Well, Friday November 7th did provide me with a second chance so to speak. Last month I wrote about Storytime and how special those four years were coming in once a week to read and talk with the children and how it hasn't worked out to happen in about 18 months. My son's 5th grade teacher managed to set aside about 20 minutes and man was it enriching. Some of the kids I had never read to before but at least 1/2 the class I did and just being with them again brought back so much for me. In addition to reading a couple of our favorite stories from the "Chicken Soup..." books we also talked a bit and I brought in poster boards from my office that showed the group pictures we took at the end of each year of Storytime so they could all see the importance of the pictures and the priority in my life it had and still has. I also brought in the "Priorities" painting, complete with words and had the children read it much like they did at the end of each year of Storytime.
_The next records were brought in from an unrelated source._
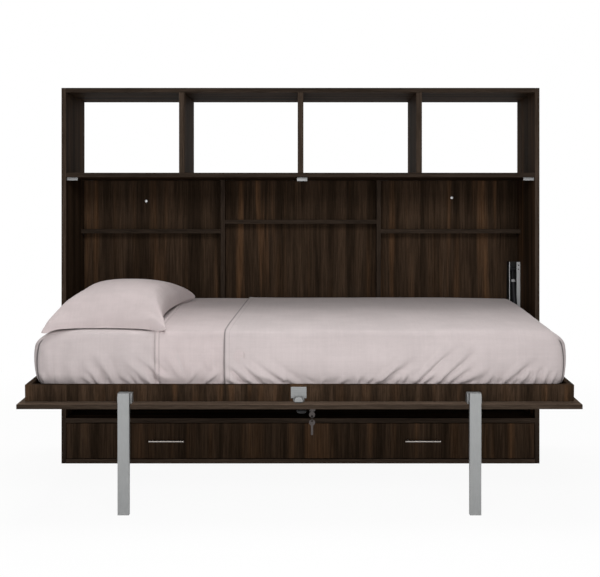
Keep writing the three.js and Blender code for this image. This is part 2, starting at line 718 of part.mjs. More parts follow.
// Drawer: one wide box behind one front
const drawer_gap = 3;
const drawer_front_bottom = base_top + drawer_gap;
const drawer_front_top = deck_bottom - drawer_gap;
const drawer_half = inner_half - drawer_gap;
const drawer_board = 15;
const drawer_floor = 6;
const drawer_floor_lift = 12;
const drawer_bottom_lift = 10;
const drawer_top_drop = 28;
const drawer_back_gap = 25.7;
const runner_width = 13;
const runner_height = 42;
const runner_board = 1.5;
const runner_start = 8;
const runner_stop = 7;
const runner_clearance = 0.8;
const box_front = front + board + seat;
const box_rear = back_board_face - drawer_back_gap;
const runner_front = box_front + runner_start;
const runner_rear = box_rear - runner_stop;
const box_bottom = drawer_front_bottom + drawer_bottom_lift;
const box_top = drawer_front_top - drawer_top_drop;
const box_outer = inner_half - runner_width - seat;
const box_inner = box_outer - drawer_board;
add(part, "drawer_front", block(-drawer_half, drawer_half, front, front + board,
  drawer_front_bottom, drawer_front_top), wood);
add(part, "drawer_back", block(-box_inner + seat, box_inner - seat, box_rear - drawer_board,
  box_rear, box_bottom, box_top), wood_edge);
const floor_z = box_bottom + drawer_floor_lift;
add(part, "drawer_bottom", block(-box_inner + seat, box_inner - seat, box_front,
  box_rear - drawer_board - seat, floor_z, floor_z + drawer_floor), wood_edge);

// Runners: a channel on each side panel and a bar on each drawer side that slides in it
const runner_z = (box_bottom + box_top) / 2;
function channel_runner(side) {
  const a = inner_half - seat;
  const b = a - runner_width / 2 - runner_board;
  const z0 = runner_z - runner_height / 2;
  const z1 = runner_z + runner_height / 2;
  const outline = [[b, z0], [a, z0], [a, z1], [b, z1], [b, z1 - runner_board],
    [a - runner_board, z1 - runner_board], [a - runner_board, z0 + runner_board],
    [b, z0 + runner_board]];
  const places = outline.map(([x, z]) => [side * x, z]);
  return drawn_y(side > 0 ? places : places.reverse(), runner_front, runner_rear);
}
function slide_bar(side) {
  const a = inner_half - seat - runner_board - runner_clearance;
  const b = box_inner + drawer_board / 2;
  const half = runner_height / 2 - runner_board - runner_clearance;
  return block(Math.min(side * a, side * b), Math.max(side * a, side * b), runner_front,
    runner_rear, runner_z - half, runner_z + half);
}
add(cabinet, "drawer_runner_left", channel_runner(-1), zinc);
add(cabinet, "drawer_runner_right", channel_runner(1), zinc);
for (const [label, side] of [["left", -1], ["right", 1]]) {
  const x0 = Math.min(side * box_outer, side * box_inner);
  const side_board = block(x0, x0 + drawer_board, box_front, box_rear, box_bottom, box_top);
  add(part, `drawer_side_${label}`, joined(side_board, slide_bar(side)), wood_edge);
}

// Bar handles with two posts each
const handle_length = 150;
const handle_radius = 4;
const handle_stand = 30;
const handle_post = 3;
const handle_post_inset = 14;
const handle_lift = 79;
const handle_left_inset = 429;
const handle_right_inset = 478;
const handle_height = drawer_front_bottom + handle_lift;
function handle(x) {
  const y = front - handle_stand;
  const half = handle_length / 2;
  const pieces = [rod_x(x - half, x + half, y, handle_height, handle_radius, 16)];
  for (const side of [-1, 1]) {
    const post_x = x + side * (half - handle_post_inset);
    pieces.push(rod_y(post_x, y, front - seat, handle_height, handle_post, 12));
  }
  return joined(...pieces);
}
add(part, "drawer_handle_left", handle(handle_left_inset - drawer_half), satin);
add(part, "drawer_handle_right", handle(drawer_half - handle_right_inset), satin);

// Soft pieces. A padded block is a box whose edges are rounded and whose faces swell or draw in.
function line_places(half, radius, corner_steps, steps) {
  const places = [];
  const flat = half - radius;
  for (let i = corner_steps; i >= 1; i -= 1) {
    places.push(-flat - radius * Math.tan((Math.PI / 4) * (i / corner_steps)));
  }
  for (let i = 0; i <= steps; i += 1) places.push(-flat + (2 * flat * i) / steps);
  for (let i = 1; i <= corner_steps; i += 1) {
    places.push(flat + radius * Math.tan((Math.PI / 4) * (i / corner_steps)));
  }
  return places;
}

function padded(half, radius, corner_steps, steps, shape) {
  const lines = [0, 1, 2].map((k) => line_places(half[k], radius, corner_steps, steps[k]));
  const counts = lines.map((line) => line.length - 1);
  const box = new THREE.BoxGeometry(1, 1, 1, counts[0], counts[1], counts[2]);
  box.deleteAttribute("normal");
  box.deleteAttribute("uv");
  const geometry = mergeVertices(box, 1e-4);
  const position = geometry.attributes.position;
  for (let i = 0; i < position.count; i += 1) {
    const raw = [position.getX(i), position.getY(i), position.getZ(i)];
    const p = raw.map((v, k) => lines[k][Math.round((v + 0.5) * counts[k])]);
    const core = p.map((v, k) => THREE.MathUtils.clamp(v, radius - half[k], half[k] - radius));
    const arm = new THREE.Vector3(p[0] - core[0], p[1] - core[1], p[2] - core[2]);
    arm.setLength(radius);
    const point = [core[0] + arm.x, core[1] + arm.y, core[2] + arm.z];
    const moved = shape(point, arm.divideScalar(radius));
    position.setXYZ(i, moved[0], moved[1], moved[2]);
  }
  const split = geometry.toNonIndexed();
  split.computeVertexNormals();
  return split;
}

function crown_share(a, b) {
  return (1 - a ** 6) * (1 - b ** 4);
}

// The mattress form at a distance outside its skin
const mattress_centre_y = (mattress_front + mattress_rear) / 2;
const mattress_centre_z = (mattress_bottom + mattress_top) / 2;
const mattress_corner_steps = 2;
const mattress_steps = [14, 8, 2];
function mattress_form(margin, relief) {
  const half = [mattress_half + margin, mattress_width / 2 + margin, mattress_height / 2 + margin];
  return padded(half, mattress_edge + margin, mattress_corner_steps, mattress_steps, (p, n) => {
    const a = p[0] / half[0];
    const b = p[1] / half[1];
    const c = p[2] / half[2];
    const crown = crown_share(a, b) * mattress_crown * Math.max(n.z, 0);
    const waist = (1 - c * c) * mattress_waist;
    const lift = relief(p, n);
    return [
      p[0] - waist * n.x + lift * n.x,
      p[1] + mattress_centre_y - waist * n.y + lift * n.y,
      p[2] + mattress_centre_z + crown + lift * Math.max(n.z, 0)];
  });
}
add(bed, "mattress", mattress_form(0, () => 0), cover);

// Bedclothes: thin shells over the mattress, open below and towards the pillow
const cloth_gap = 0.6;
const sheet_board = 2.4;
const coverlet_board = 3.4;
const cloth_hem = 20;
const coverlet_turn_back = 734;
const coverlet_front_turn_back = 688;
const sheet_turn_back = 442;
const coverlet_head = mattress_half - coverlet_turn_back;
const coverlet_foot = mattress_half - coverlet_front_turn_back;
const sheet_head = mattress_half - sheet_turn_back;
const fold_depth = 4;
const fold_pitch = 96;
const far = mattress_length;
function shell_between(thickness, relief, outline) {
  const outer = solid(mattress_form(cloth_gap + thickness, relief));
  const inner = solid(mattress_form(cloth_gap, () => 0));
  const zone = solid(drawn_z(outline, mattress_bottom + cloth_hem, mattress_top + far));
  return geometry_of(outer.subtract(inner).intersect(zone));
}
function drape_relief(p, n) {
  if (n.y > -0.5) return 0;
  const down = THREE.MathUtils.clamp(0.5 - p[2] / mattress_height, 0, 1);
  const wave = Math.sin((p[0] / fold_pitch) * 2 + down * 1.7);
  return fold_depth * (0.5 + 0.5 * wave) * down;
}
const coverlet_edge = [[-coverlet_foot, mattress_front - far], [far, mattress_front - far],
  [far, mattress_rear - mattress_edge], [-coverlet_head, mattress_rear - mattress_edge],
  [-coverlet_foot, mattress_front]];
add(bed, "coverlet", shell_between(coverlet_board, drape_relief, coverlet_edge), cover);
const sheet_gap = 1;
const sheet_edge = [[-sheet_head, mattress_front - far],
  [-coverlet_foot - sheet_gap, mattress_front - far], [-coverlet_foot - sheet_gap, mattress_front],
  [-coverlet_head - sheet_gap, mattress_rear - mattress_edge],
  [-sheet_head, mattress_rear - mattress_edge]];
add(bed, "top_sheet", shell_between(sheet_board, () => 0, sheet_edge), linen);

// Pillow: a dome over a nearly flat underside, thin seams, drawn-in sides and pointed corners
const pillow_length = 760;
const pillow_width = 452;
const pillow_rise = 124;
const pillow_belly = 12;
const pillow_seam = 12;
const pillow_end_gap = 31;
const pillow_front_gap = 4;
const pillow_turn = THREE.MathUtils.degToRad(-1.6);
const pillow_side_draw_share = 0.2;
const pillow_end_draw_share = 0.09;
const pillow_steps = [18, 24];
function pillow_swell(a, b) {
  const across = 1 - Math.abs(a) ** 2.4;
  const along = 1 - Math.abs(b) ** 1.9;
  return Math.max(across, 0) ** 0.3 * Math.max(along, 0) ** 0.45;
}
function pillow_form() {
  const box = new THREE.BoxGeometry(1, 1, 1, pillow_steps[0], pillow_steps[1], 2);
  box.deleteAttribute("normal");
  box.deleteAttribute("uv");
  const geometry = mergeVertices(box, 1e-4);
  const position = geometry.attributes.position;
  const seam = pillow_seam / 2;
  for (let i = 0; i < position.count; i += 1) {
    const a = Math.sin(position.getX(i) * Math.PI);
    const b = Math.sin(position.getY(i) * Math.PI);
    const c = position.getZ(i) * 2;
    const half_width_here = (pillow_width / 2) * (1 - pillow_side_draw_share * (1 - b * b));
    const half_length_here = (pillow_length / 2) * (1 - pillow_end_draw_share * (1 - a * a));
    const swell = c < 0 ? (pillow_belly - seam) * (1 - a * a) * (1 - b * b)
      : (pillow_rise - seam) * pillow_swell(a, b);
    position.setXYZ(i, a * half_width_here, b * half_length_here, c * (seam + swell));
  }
  const split = geometry.toNonIndexed();
  split.computeVertexNormals();
  return split;
}
const pillow = pillow_form();
const pillow_x = mattress_half - pillow_end_gap - pillow_width / 2;
const pillow_y = mattress_front + pillow_front_gap + pillow_length / 2;
const bed_under_pillow = mattress_top + mattress_crown
  * crown_share(pillow_x / mattress_half, (pillow_y - mattress_centre_y) * 2 / mattress_width);
pillow.rotateZ(pillow_turn);
pillow.translate(-pillow_x, pillow_y, bed_under_pillow + pillow_belly + seat);
add(bed, "pillow", pillow, linen);

export default part;
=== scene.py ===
"""Wall bed with a cabinet: finishes, bedclothes and a photo stage around the packed frame."""

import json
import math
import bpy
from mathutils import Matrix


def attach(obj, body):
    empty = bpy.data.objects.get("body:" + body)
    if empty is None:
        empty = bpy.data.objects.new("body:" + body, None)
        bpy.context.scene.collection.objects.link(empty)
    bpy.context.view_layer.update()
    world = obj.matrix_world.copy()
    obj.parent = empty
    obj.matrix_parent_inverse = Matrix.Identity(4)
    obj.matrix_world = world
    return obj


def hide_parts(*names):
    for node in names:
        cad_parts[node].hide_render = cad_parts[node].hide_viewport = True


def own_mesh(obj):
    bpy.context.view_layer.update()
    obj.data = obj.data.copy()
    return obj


bl_info = {
    "name": "Wall Bed",
    "version": (1, 0, 0),
    "blender": (4, 5, 0),
    "location": "View3D > Sidebar > Wall Bed",
    "description": "Finishes the boards, metal and bedclothes of a side-folding wall bed",
    "category": "Object",
}

import bmesh
import bpy
import numpy as np
from bpy.props import FloatProperty, FloatVectorProperty, IntProperty, PointerProperty
from bpy.types import Operator, Panel, PropertyGroup
from mathutils import Matrix, Vector, noise

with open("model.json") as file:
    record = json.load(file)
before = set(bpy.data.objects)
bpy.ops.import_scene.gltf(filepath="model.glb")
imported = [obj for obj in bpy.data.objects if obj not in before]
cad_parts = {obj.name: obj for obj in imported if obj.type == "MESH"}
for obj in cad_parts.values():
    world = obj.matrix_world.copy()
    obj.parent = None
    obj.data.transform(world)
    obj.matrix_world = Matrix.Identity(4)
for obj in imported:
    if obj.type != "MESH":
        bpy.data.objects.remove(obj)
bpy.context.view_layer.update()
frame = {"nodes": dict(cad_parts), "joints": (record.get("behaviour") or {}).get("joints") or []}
NODES = frame["nodes"]


def joint(name):
    """The record's joint of that name."""
    return next(j for j in frame["joints"] if j["name"] == name)


# The open bed slopes down to its legs: bed space has its origin on the pivot line,
# X along the bed, Y towards the cabinet's back and Z square to the face panel.
KEY_AXIS = joint("key_turn")["axis"]
BED_SLOPE = math.atan2(-KEY_AXIS[1], KEY_AXIS[2])
BED_SPACE = Matrix.Translation(joint("bed_tilt")["pos_m"]) @ Matrix.Rotation(BED_SLOPE, 4, "X")


def bed_box(node):
    """Lowest and highest corner of a node in bed space."""
    back = BED_SPACE.inverted()
    points = np.array([back @ v.co for v in NODES[node].data.vertices])
    return points.min(0), points.max(0)


MATTRESS_LOW, MATTRESS_HIGH = bed_box("mattress")
PILLOW_LOW, PILLOW_HIGH = bed_box("pillow")
COVERLET_LOW = bed_box("coverlet")[0]
SHEET_LOW, SHEET_HIGH = bed_box("top_sheet")
RAIL_HIGH = bed_box("front_rail")[1]
MATTRESS_CENTRE = (MATTRESS_LOW + MATTRESS_HIGH) / 2
MATTRESS_SIZE = MATTRESS_HIGH - MATTRESS_LOW
MATTRESS_HALF = MATTRESS_SIZE / 2

# ---------------------------------------------------------------- settings


def number(name, description, default, **more):
    """A number, with its unit, subtype or limits in more."""
    return FloatProperty(name=name, description=description, default=default, **more)


def length(name, description, default, low, high):
    """A length in metres between two limits."""
    return number(name, description, default, unit="LENGTH", precision=4, min=low, max=high)


def share(name, description, default):
    """A share from 0 to 1."""
    return number(name, description, default, subtype="FACTOR", min=0, max=1)


def colour(name, description, default):
    """A colour."""
    return FloatVectorProperty(
        name=name, description=description, default=default, subtype="COLOR", size=3, min=0, max=1
    )


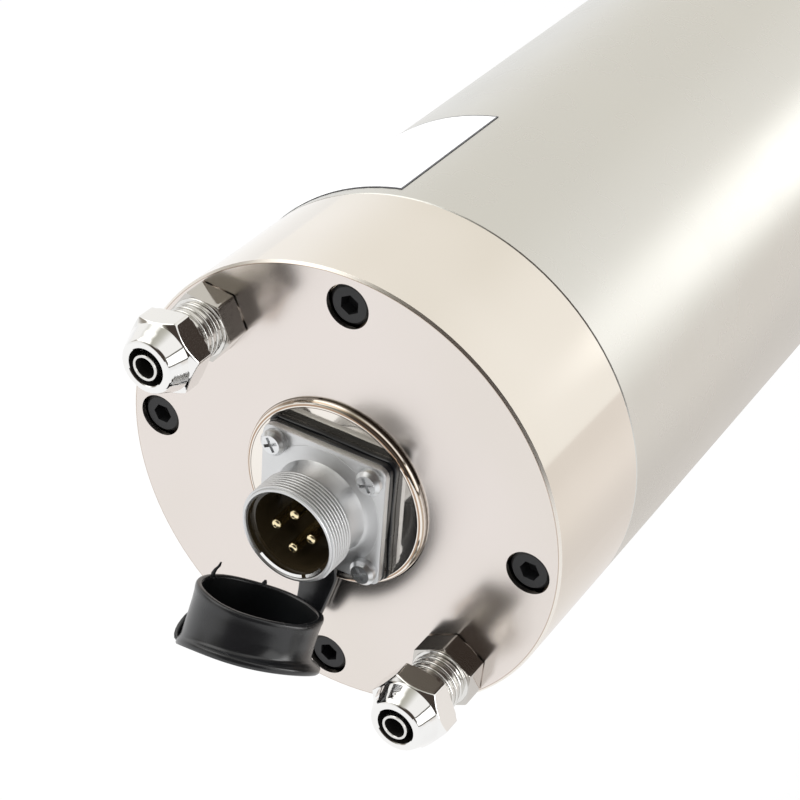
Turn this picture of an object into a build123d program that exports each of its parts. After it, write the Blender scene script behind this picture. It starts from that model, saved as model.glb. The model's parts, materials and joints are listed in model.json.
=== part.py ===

It's hard to put into words all those precious 20 minutes meant to me so all of you reading this can understand and relate it to your life. I went back in time, and I also was frozen in time much like I was for those 20 minute segments I had stretched over four years. Something I thought was gone forever came back and if November 7th is to be the last time I ever read to the children at East Hill I'm okay with that, especially now having been given the gift of "one more time".

I want to thank my son's teacher. But I also want to thank my son for letting me be such a big part of his life and for always welcoming me to his class and being a small part of his school life.